Impreza w Rudzicy miała trwać od 18 do 3 w nocy. Wielokrotnie mówione było, że osoby nieupoważnione nie mogą wchodzić na scenę, ponieważ znajdował się tam mój sprzęt. Mimo to, około godziny 23 jeden z uczestników zabawy wskoczył na scenę i przewrócił jeden z głośników, który znajdował się na statywie. W efekcie głośnik został zniszczony. Jest wielu świadków, którzy mogą potwierdzić tę wersję wydarzeń. Po konsultacji z zespołem oraz organizatorami doszliśmy do wniosku, że kontynuowanie dalszej gry jest objęte ryzykiem uszkodzenia reszty sprzętu. Z tego powodu impreza miała zakończyć się wcześniej. Po ogłoszeniu, że niestety musimy skończyć zabawę wcześniej, ponieważ ktoś zniszczył głośnik, niektóre osoby oburzyły się i zaczęły skandować w moim kierunku przykre słowa. Sytuacja na sali stawała się coraz bardziej napięta i niebezpieczna. Wtedy zadzwoniłem do swoich znajomych, aby przyjechali pomóc mi w bezpieczny sposób złożyć sprzęt bo, mówiąc po ludzku, bałem się i nie jest to coś czego mógłbym się wstydzić. Zwłaszcza w momencie kiedy niektórzy zaczęli się agresywnie zachowywać względem moich znajomych, nawet dziewczyn.
Zachęcam do wyrażania opinii na temat moich działań, ale nie będę tolerował kłamstw, szczególnie ze strony osoby, która nie potrafi ich wypowiadać pod własnym nazwiskiem.
Każdy kto mnie zna wie, że nigdy bym nie skończył imprezy przed czasem z byle jakiego powodu. Kocham swoją pracę i każdą imprezę traktuje jednakowo.

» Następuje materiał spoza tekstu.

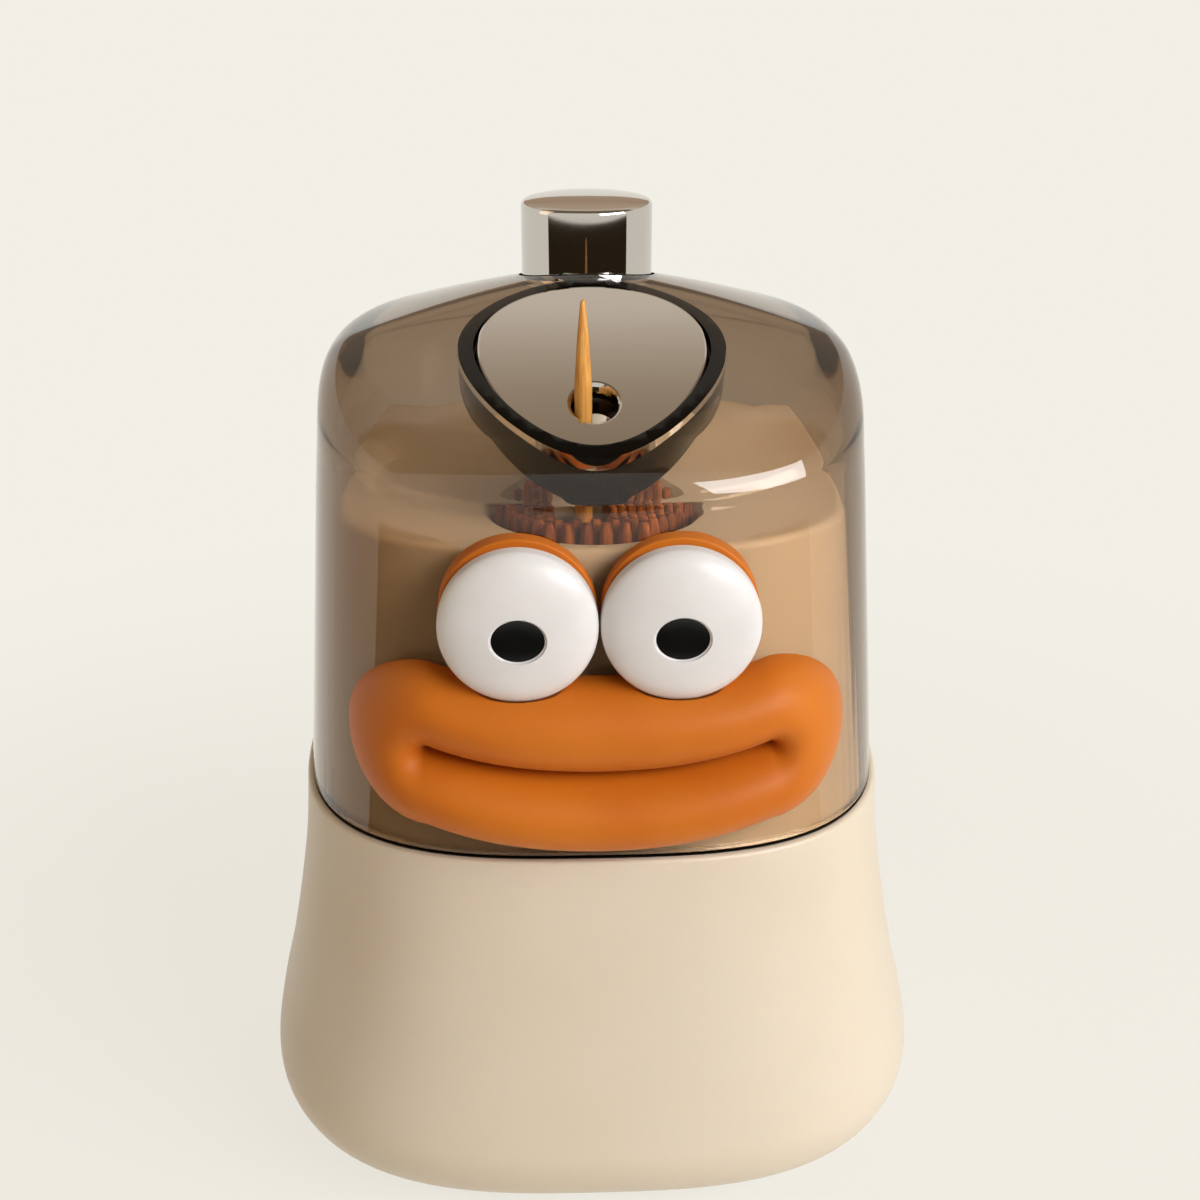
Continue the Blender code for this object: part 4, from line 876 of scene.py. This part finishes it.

Nigdy nikogo nie oszukałem i nie zakończyłem zabawy przez własne widzimisię. Jest mi zwyczajnie przykro, że specjalnie zjeżdżając ze studiów w celu zagrania na imprezie, której długo wyczekiwaliśmy zarówno ja, jak i moi rówieśnicy, zostałem bezpodstawnie oskarżony. Jest mi przykro także z powodu sprzętu, ale co najważniejsze - z powodu słów, jakie usłyszałem na swój temat podczas sprzątania. Zawsze podchodzę profesjonalnie do swojej pracy i staram się załagadzać jakiekolwiek sytuacje awaryjne. Nikogo nie obraziłem, ani tych którzy skandowali, ani osoby która zniszczyła głośnik. Chciałem zdobyć od niej dane kontaktowe, aby później móc uzyskać zwrot pieniądzy za zniszczony sprzęt.
W komentarzu i na moich relacjach możecie zobaczyć jak wyglądała impreza do momentu zniszczenia sprzętu. Bardzo dobrze mi się grało, a parkiet oddawał emocje, dlatego tym bardziej jestem zawiedziony i zasmucony całą zaistniałą sytuacją.

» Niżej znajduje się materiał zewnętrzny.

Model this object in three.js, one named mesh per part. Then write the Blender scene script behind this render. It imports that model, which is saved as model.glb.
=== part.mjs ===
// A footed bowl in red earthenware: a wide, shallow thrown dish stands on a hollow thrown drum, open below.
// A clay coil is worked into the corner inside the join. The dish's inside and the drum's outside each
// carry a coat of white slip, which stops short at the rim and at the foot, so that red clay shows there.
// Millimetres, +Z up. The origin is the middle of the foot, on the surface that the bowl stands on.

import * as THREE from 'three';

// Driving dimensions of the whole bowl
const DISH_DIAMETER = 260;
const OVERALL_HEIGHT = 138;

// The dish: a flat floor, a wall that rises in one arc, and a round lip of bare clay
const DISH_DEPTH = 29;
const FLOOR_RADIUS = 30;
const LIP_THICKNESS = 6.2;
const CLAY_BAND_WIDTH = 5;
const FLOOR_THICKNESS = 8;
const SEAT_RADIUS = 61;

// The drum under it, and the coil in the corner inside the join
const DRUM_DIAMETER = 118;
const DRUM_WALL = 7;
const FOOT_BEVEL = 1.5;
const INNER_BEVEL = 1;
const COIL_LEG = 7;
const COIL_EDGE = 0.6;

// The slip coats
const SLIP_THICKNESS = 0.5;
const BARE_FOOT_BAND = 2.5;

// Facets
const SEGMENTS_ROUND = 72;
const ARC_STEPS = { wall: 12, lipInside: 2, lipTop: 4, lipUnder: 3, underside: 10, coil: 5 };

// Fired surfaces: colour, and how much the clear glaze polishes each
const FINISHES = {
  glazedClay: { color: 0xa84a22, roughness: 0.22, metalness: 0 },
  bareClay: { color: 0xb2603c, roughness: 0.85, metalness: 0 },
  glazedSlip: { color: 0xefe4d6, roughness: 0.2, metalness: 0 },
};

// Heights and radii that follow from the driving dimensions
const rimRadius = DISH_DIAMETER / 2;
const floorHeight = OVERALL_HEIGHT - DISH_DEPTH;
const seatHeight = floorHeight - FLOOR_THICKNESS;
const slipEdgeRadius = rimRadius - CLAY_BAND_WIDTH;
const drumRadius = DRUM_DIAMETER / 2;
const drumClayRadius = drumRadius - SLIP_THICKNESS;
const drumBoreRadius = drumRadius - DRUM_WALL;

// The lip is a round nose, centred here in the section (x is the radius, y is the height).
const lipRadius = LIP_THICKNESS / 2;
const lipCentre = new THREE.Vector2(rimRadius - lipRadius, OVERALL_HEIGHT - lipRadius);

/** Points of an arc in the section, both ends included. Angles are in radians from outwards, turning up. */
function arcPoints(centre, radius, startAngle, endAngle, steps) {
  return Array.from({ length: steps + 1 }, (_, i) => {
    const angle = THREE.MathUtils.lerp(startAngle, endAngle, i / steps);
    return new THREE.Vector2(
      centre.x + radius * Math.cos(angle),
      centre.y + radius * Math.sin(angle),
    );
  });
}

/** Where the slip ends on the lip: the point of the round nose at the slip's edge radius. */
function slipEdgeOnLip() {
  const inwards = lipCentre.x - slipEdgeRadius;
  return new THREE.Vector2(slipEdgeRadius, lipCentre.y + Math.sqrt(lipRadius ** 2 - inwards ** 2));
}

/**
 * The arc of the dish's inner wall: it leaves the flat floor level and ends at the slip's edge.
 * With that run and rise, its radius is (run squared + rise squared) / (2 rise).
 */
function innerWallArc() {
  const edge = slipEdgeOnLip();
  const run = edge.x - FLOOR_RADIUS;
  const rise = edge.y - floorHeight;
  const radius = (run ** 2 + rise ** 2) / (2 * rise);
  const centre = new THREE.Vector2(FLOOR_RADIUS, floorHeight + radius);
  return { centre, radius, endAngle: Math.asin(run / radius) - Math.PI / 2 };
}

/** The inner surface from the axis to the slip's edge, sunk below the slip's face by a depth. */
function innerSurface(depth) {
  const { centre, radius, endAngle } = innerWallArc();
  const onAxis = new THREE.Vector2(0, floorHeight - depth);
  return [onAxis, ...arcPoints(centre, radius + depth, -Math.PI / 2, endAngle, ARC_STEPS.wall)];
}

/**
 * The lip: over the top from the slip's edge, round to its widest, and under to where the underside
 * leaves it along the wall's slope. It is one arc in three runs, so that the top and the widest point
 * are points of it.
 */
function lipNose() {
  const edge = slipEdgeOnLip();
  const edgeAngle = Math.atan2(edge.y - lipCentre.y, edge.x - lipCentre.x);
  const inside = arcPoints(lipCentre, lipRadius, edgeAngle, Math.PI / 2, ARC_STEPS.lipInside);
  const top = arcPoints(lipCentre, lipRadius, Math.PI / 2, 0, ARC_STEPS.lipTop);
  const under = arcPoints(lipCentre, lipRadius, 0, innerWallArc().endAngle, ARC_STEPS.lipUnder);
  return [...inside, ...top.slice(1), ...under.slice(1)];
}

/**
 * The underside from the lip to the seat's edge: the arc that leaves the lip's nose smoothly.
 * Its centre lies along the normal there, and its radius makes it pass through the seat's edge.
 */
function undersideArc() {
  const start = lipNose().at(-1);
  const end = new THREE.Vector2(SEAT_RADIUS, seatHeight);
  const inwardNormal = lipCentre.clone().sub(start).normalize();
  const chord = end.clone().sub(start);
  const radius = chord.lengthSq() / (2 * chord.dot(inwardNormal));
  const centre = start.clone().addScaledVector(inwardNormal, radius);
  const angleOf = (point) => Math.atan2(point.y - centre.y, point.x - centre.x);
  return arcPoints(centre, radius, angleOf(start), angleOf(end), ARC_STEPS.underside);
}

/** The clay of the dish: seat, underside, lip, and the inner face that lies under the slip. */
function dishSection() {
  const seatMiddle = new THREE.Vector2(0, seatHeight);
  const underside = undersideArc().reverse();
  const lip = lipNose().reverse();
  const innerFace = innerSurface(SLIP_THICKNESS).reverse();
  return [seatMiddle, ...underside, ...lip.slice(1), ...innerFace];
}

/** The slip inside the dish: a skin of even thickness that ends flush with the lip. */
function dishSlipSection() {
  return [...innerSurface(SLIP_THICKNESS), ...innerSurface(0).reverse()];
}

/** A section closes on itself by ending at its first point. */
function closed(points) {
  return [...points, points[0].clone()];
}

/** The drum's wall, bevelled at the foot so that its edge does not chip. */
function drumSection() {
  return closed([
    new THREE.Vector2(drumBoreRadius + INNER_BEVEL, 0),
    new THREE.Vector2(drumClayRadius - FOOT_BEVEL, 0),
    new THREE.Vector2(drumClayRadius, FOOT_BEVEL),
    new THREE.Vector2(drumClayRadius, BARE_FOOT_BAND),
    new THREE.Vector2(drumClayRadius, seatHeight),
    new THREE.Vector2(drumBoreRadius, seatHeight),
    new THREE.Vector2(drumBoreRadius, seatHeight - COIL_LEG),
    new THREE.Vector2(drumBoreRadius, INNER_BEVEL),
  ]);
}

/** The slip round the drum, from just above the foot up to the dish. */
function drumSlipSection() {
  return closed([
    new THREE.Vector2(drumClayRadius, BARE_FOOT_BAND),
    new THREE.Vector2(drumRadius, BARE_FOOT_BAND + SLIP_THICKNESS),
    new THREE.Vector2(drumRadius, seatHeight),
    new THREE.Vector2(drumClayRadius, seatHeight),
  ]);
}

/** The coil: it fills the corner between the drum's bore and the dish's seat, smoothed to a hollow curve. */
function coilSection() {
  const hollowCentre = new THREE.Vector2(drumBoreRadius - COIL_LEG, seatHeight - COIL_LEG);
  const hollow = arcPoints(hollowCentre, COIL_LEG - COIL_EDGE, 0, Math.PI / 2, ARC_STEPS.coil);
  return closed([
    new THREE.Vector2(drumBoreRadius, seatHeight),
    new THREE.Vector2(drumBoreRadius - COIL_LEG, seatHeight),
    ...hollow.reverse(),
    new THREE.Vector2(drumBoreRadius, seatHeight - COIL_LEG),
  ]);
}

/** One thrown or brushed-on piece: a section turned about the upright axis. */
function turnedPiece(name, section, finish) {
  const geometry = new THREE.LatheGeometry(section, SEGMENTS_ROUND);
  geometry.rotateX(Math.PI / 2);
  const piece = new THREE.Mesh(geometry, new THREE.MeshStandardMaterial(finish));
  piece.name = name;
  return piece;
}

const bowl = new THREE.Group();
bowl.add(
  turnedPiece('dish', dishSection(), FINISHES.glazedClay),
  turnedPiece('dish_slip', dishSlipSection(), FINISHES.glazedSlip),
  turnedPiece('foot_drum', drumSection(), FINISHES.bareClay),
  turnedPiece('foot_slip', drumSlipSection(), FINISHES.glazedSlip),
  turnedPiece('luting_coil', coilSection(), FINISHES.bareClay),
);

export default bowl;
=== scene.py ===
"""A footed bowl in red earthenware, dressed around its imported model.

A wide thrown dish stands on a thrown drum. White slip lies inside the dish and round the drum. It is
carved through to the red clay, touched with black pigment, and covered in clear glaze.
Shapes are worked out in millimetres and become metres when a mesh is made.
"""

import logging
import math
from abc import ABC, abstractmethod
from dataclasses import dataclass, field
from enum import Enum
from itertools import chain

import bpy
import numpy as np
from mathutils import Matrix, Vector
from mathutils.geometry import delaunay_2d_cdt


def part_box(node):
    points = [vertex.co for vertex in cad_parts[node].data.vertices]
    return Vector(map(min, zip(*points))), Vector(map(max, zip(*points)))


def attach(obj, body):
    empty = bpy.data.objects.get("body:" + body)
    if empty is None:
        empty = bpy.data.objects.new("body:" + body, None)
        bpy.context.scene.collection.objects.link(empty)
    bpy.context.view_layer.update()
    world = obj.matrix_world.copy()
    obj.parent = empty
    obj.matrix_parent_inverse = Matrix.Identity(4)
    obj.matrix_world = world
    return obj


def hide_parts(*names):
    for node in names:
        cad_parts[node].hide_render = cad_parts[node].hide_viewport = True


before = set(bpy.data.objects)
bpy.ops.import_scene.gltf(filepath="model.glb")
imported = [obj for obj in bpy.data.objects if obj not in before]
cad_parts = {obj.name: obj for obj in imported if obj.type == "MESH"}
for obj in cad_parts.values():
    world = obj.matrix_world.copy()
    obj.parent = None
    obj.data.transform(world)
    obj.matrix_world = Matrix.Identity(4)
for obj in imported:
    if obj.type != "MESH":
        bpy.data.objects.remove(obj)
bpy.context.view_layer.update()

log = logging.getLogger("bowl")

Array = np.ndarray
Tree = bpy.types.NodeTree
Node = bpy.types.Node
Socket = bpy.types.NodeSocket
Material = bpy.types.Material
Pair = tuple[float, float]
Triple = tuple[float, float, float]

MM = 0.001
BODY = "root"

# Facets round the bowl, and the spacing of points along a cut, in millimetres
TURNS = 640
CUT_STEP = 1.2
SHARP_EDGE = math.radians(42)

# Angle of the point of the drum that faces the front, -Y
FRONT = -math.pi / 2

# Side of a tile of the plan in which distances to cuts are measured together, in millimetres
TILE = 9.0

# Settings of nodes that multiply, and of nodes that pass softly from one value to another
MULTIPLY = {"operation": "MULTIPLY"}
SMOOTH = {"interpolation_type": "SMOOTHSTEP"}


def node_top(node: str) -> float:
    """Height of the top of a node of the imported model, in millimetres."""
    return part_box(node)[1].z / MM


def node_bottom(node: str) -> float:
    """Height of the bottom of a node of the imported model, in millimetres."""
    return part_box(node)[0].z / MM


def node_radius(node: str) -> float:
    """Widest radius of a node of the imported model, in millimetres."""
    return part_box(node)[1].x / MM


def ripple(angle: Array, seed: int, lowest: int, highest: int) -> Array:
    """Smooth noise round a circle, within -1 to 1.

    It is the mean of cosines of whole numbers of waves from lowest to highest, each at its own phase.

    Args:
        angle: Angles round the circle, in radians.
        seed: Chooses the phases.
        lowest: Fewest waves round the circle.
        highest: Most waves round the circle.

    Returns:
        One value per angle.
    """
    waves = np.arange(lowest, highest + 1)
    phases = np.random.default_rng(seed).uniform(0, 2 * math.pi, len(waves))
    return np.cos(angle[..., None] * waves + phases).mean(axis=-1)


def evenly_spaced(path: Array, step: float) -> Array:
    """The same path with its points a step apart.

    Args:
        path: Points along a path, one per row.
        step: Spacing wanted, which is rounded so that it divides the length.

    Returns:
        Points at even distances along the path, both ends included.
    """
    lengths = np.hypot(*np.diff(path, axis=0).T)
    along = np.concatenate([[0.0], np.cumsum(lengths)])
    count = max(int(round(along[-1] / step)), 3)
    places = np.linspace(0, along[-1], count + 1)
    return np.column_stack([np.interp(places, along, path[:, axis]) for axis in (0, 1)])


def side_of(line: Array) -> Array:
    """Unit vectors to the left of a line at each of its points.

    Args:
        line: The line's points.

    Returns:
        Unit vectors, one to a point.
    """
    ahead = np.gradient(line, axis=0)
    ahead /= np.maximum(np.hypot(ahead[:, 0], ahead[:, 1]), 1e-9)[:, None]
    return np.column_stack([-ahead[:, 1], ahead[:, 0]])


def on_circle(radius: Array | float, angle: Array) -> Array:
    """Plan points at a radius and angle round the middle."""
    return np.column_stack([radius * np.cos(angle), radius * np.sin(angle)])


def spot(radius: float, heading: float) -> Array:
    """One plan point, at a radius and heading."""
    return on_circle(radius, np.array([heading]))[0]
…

Zdziwiło mnie również jak w dzisiejszych czasach łatwo napisać o kimś post na Facebooku w postaci anonimowego członka i niszczyć czyjeś dobre imię tworząc nieistniejące problemy. Stąd moja prośba do wszystkich, którzy przeczytali to sprostowanie: jeśli możecie, proszę udostępniajcie ten post, żeby każdy mógł wiedzieć co wydarzyło się naprawdę.